#### Task
Output exactly, and only, the lines from the line containing "left_stile();" through the line containing "bpy.context.scene.collection.objects.link(empty)", both included.

── Collected material ──

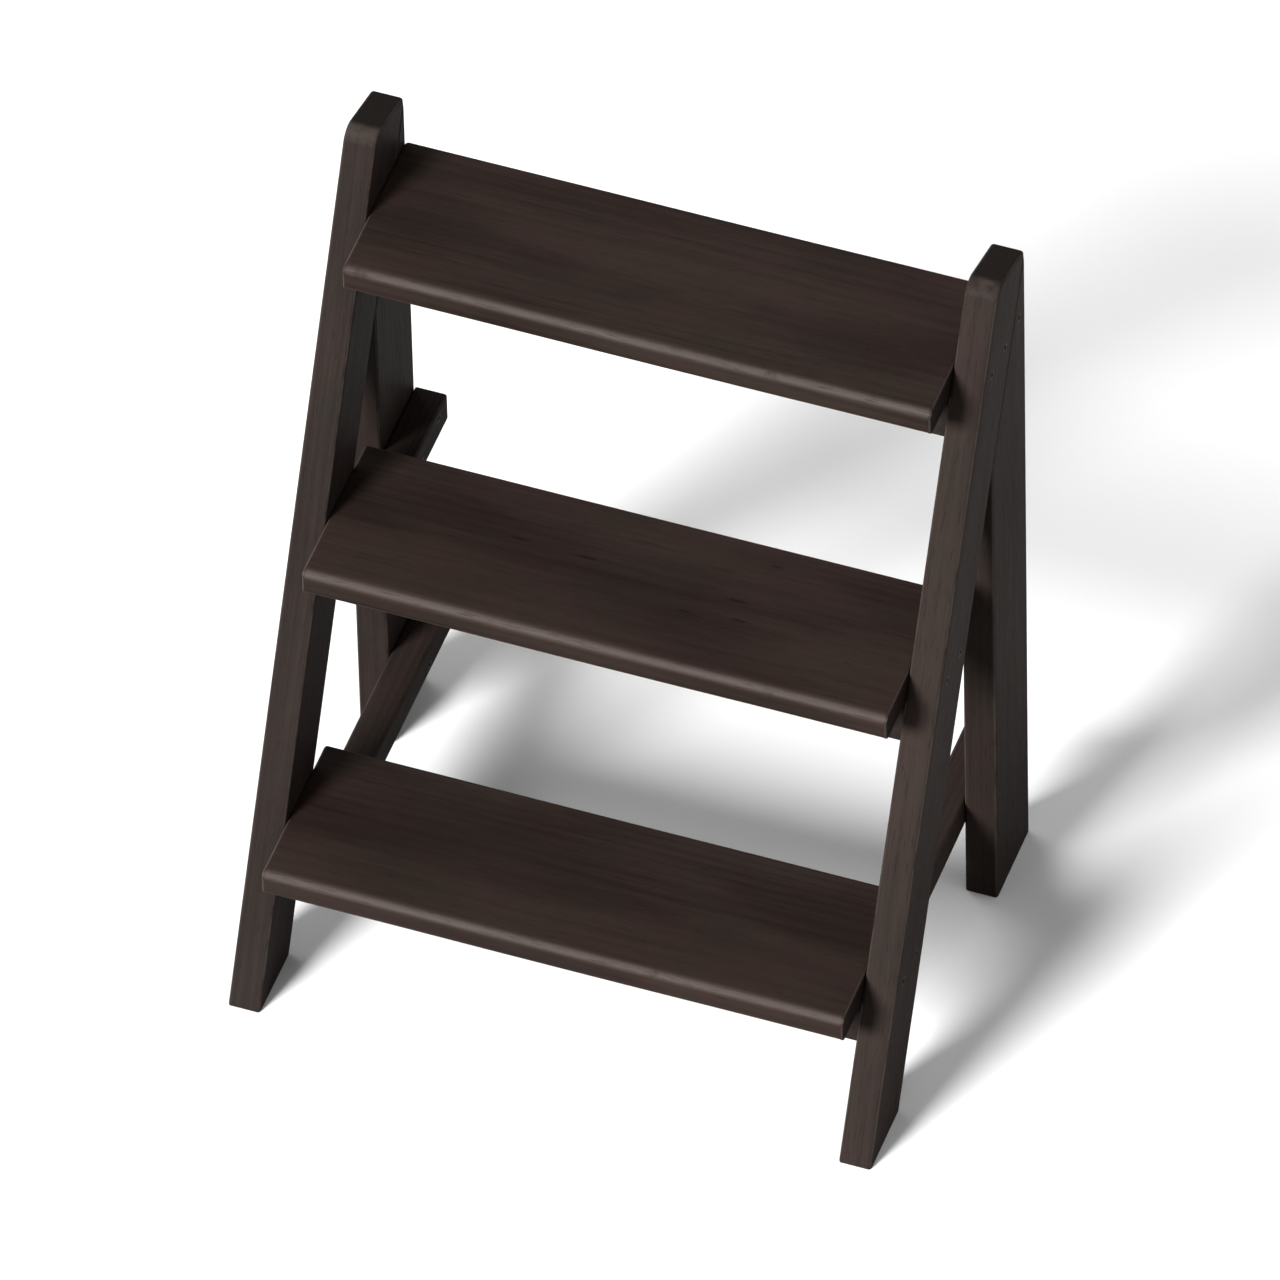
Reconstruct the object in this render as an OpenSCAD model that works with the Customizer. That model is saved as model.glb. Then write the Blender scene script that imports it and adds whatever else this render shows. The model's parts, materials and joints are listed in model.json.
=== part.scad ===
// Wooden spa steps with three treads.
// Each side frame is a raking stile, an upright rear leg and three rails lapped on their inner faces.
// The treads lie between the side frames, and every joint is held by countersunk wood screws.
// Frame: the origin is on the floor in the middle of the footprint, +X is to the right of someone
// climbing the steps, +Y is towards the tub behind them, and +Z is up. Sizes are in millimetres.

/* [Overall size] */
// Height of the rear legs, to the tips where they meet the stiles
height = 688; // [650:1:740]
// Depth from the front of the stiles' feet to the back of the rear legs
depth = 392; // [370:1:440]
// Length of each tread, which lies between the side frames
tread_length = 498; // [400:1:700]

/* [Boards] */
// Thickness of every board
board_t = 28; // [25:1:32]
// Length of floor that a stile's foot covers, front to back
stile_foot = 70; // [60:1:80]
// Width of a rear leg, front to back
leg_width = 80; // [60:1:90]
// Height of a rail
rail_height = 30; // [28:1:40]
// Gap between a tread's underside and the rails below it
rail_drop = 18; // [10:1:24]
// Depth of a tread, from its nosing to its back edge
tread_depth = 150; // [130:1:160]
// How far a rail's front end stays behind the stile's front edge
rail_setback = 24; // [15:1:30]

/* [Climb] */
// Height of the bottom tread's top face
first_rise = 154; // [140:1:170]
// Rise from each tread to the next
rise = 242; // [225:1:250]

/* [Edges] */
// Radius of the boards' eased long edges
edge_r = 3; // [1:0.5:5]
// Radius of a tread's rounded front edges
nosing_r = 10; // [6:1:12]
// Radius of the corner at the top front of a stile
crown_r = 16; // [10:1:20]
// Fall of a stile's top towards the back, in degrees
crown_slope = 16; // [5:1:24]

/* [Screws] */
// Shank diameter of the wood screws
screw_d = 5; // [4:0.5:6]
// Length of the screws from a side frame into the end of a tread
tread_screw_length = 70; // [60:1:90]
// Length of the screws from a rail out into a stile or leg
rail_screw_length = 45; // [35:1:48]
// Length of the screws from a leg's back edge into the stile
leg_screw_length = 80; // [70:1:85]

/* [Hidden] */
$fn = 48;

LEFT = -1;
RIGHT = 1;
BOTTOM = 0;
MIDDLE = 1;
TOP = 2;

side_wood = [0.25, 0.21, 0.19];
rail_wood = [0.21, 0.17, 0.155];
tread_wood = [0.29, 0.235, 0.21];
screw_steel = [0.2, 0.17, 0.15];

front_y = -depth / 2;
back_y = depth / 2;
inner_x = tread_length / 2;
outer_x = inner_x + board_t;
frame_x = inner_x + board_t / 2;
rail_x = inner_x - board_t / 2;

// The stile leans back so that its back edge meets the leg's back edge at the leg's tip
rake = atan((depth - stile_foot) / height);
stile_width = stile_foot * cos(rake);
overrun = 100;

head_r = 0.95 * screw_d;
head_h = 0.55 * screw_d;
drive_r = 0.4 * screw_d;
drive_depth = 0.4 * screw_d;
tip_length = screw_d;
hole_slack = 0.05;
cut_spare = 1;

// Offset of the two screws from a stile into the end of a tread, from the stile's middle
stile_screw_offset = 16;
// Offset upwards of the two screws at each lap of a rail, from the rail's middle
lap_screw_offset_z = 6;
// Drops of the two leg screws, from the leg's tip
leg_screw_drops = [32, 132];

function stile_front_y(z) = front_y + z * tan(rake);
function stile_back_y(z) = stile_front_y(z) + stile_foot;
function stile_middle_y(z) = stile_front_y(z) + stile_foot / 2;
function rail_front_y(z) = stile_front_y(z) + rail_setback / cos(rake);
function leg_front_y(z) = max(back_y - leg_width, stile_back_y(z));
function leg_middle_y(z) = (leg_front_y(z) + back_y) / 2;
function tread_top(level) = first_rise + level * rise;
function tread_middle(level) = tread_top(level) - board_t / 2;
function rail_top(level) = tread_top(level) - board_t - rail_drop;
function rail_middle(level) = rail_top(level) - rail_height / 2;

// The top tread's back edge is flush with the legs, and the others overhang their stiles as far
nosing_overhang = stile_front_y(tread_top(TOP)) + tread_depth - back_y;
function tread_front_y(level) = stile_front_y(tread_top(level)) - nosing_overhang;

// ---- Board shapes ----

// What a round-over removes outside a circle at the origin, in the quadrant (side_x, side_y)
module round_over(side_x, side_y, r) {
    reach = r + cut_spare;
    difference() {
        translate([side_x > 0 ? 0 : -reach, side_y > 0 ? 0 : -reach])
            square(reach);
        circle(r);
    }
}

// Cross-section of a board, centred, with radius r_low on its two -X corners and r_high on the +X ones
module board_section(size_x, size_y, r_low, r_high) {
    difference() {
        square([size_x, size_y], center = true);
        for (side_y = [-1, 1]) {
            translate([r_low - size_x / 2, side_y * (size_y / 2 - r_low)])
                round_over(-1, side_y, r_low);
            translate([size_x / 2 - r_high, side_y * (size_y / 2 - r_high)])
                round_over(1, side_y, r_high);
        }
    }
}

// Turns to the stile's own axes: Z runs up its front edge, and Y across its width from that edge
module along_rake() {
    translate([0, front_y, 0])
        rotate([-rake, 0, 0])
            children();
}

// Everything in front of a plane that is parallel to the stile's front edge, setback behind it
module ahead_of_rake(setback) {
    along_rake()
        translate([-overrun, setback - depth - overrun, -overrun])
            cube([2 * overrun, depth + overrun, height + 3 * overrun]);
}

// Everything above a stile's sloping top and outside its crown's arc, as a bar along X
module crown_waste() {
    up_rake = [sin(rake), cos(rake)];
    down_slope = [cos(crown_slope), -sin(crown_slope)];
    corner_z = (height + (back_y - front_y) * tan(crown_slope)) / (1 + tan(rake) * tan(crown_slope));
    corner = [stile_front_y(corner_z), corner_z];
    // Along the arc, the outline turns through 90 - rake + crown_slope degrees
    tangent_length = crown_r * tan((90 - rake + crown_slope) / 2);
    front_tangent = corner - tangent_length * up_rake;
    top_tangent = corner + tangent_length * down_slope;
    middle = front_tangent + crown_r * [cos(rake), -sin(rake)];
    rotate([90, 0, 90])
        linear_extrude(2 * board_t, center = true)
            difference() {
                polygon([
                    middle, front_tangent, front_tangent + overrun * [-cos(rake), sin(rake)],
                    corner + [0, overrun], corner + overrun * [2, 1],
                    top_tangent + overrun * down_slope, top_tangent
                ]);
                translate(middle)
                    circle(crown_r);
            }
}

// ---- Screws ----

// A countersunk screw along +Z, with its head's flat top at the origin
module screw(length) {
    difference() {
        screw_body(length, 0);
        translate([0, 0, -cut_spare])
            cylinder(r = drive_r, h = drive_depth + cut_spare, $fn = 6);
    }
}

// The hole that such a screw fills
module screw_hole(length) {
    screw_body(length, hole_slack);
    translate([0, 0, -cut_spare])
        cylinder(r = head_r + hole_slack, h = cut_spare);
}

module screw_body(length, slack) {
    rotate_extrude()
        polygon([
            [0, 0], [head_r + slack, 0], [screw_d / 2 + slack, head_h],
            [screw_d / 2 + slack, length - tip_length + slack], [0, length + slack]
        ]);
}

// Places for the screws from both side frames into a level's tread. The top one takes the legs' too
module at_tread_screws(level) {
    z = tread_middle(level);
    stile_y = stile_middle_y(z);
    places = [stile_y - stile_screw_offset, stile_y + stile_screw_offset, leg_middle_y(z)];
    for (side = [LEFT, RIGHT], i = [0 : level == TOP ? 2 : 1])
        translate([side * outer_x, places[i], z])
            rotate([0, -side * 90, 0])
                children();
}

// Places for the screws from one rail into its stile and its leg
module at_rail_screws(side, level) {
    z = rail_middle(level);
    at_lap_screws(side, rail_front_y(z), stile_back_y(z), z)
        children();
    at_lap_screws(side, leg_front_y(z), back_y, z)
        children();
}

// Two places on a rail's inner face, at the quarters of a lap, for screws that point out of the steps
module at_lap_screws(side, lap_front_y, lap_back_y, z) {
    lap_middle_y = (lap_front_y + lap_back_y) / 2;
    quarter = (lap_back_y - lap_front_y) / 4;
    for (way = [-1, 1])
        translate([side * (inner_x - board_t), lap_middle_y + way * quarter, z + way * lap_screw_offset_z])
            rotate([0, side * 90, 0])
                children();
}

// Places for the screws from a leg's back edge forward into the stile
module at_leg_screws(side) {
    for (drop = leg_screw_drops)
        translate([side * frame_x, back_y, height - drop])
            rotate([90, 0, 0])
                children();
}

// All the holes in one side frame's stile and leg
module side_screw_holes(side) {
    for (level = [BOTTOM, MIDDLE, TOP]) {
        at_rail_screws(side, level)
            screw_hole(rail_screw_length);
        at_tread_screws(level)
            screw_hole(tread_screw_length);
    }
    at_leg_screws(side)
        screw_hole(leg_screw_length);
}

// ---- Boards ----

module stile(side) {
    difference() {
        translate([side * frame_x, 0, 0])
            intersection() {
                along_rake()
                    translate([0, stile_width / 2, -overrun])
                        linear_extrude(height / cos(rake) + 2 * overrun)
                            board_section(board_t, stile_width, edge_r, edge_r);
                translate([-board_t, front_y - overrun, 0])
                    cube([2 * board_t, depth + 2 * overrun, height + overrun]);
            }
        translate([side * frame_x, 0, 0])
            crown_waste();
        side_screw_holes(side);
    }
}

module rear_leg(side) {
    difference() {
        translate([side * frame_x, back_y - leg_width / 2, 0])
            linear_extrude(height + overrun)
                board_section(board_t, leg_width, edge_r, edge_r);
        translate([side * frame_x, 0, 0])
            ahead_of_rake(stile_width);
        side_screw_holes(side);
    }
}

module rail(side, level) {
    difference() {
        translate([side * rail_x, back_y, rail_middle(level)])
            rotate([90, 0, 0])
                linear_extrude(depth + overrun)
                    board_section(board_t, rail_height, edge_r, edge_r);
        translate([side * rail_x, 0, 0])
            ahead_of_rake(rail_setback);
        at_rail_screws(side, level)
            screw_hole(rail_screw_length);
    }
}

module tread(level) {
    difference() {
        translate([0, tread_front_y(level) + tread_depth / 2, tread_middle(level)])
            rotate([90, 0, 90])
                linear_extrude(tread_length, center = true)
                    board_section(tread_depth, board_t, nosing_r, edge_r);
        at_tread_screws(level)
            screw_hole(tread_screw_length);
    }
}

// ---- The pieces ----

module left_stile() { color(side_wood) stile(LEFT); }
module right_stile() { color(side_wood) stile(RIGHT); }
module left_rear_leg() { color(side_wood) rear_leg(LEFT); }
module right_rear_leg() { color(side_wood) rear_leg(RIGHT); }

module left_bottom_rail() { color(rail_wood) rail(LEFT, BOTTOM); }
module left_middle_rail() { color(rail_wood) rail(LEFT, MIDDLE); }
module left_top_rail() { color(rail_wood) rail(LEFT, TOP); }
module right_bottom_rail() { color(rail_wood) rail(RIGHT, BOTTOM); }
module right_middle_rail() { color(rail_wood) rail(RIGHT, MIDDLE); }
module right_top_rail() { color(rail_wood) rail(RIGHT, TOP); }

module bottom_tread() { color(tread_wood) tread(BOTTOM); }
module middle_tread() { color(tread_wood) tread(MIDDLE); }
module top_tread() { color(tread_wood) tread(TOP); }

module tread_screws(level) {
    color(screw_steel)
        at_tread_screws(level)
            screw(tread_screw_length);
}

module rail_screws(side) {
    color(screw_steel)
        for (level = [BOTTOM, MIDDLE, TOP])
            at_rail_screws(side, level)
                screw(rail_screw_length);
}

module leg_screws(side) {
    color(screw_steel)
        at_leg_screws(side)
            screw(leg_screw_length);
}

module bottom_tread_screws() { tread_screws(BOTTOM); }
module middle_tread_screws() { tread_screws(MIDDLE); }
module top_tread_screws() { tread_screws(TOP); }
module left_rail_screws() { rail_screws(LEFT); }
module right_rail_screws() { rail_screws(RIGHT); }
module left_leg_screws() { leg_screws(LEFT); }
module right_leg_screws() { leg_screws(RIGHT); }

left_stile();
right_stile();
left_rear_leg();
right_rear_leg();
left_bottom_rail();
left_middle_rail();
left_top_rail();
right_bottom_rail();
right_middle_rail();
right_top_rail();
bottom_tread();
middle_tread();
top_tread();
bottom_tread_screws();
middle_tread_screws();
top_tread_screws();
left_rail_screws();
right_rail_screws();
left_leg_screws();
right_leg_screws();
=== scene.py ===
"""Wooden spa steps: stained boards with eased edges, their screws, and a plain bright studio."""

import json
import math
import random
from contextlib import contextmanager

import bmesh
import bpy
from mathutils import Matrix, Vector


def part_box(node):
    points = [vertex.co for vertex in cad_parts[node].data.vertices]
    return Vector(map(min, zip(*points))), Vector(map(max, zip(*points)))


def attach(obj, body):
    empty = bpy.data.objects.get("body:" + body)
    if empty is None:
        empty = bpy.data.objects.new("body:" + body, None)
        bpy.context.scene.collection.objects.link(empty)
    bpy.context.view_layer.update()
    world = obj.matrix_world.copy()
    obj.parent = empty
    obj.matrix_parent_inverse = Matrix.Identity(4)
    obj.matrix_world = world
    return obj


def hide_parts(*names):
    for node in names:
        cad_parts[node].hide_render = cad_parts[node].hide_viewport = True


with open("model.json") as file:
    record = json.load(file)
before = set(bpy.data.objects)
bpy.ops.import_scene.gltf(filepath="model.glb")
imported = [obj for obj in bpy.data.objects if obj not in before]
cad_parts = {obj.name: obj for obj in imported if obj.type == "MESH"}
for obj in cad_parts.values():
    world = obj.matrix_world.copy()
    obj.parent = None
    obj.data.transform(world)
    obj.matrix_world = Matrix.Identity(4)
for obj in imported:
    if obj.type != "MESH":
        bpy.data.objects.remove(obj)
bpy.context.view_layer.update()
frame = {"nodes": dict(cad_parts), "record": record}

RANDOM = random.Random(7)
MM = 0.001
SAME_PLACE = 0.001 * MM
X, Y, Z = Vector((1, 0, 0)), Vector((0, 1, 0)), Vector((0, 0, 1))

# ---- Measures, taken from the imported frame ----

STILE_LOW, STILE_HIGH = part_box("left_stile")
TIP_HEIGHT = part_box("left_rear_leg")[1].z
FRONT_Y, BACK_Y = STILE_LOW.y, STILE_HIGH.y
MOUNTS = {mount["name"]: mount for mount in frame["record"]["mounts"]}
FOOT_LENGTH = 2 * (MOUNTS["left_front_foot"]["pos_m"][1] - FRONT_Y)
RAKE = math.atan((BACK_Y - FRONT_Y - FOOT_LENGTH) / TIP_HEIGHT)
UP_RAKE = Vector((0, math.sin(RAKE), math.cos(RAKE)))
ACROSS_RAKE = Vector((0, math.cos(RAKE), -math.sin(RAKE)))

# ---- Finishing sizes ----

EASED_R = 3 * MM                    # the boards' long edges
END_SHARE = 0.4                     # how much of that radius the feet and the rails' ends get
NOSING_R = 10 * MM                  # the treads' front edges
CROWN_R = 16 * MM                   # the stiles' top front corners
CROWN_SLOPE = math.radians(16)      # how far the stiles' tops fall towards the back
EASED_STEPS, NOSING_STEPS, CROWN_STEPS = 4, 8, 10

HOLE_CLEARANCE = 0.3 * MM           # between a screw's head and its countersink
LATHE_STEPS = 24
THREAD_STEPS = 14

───

#### Solution for this exercise
left_stile();
right_stile();
left_rear_leg();
right_rear_leg();
left_bottom_rail();
left_middle_rail();
left_top_rail();
right_bottom_rail();
right_middle_rail();
right_top_rail();
bottom_tread();
middle_tread();
top_tread();
bottom_tread_screws();
middle_tread_screws();
top_tread_screws();
left_rail_screws();
right_rail_screws();
left_leg_screws();
right_leg_screws();
=== scene.py ===
"""Wooden spa steps: stained boards with eased edges, their screws, and a plain bright studio."""

import json
import math
import random
from contextlib import contextmanager

import bmesh
import bpy
from mathutils import Matrix, Vector


def part_box(node):
    points = [vertex.co for vertex in cad_parts[node].data.vertices]
    return Vector(map(min, zip(*points))), Vector(map(max, zip(*points)))


def attach(obj, body):
    empty = bpy.data.objects.get("body:" + body)
    if empty is None:
        empty = bpy.data.objects.new("body:" + body, None)
        bpy.context.scene.collection.objects.link(empty)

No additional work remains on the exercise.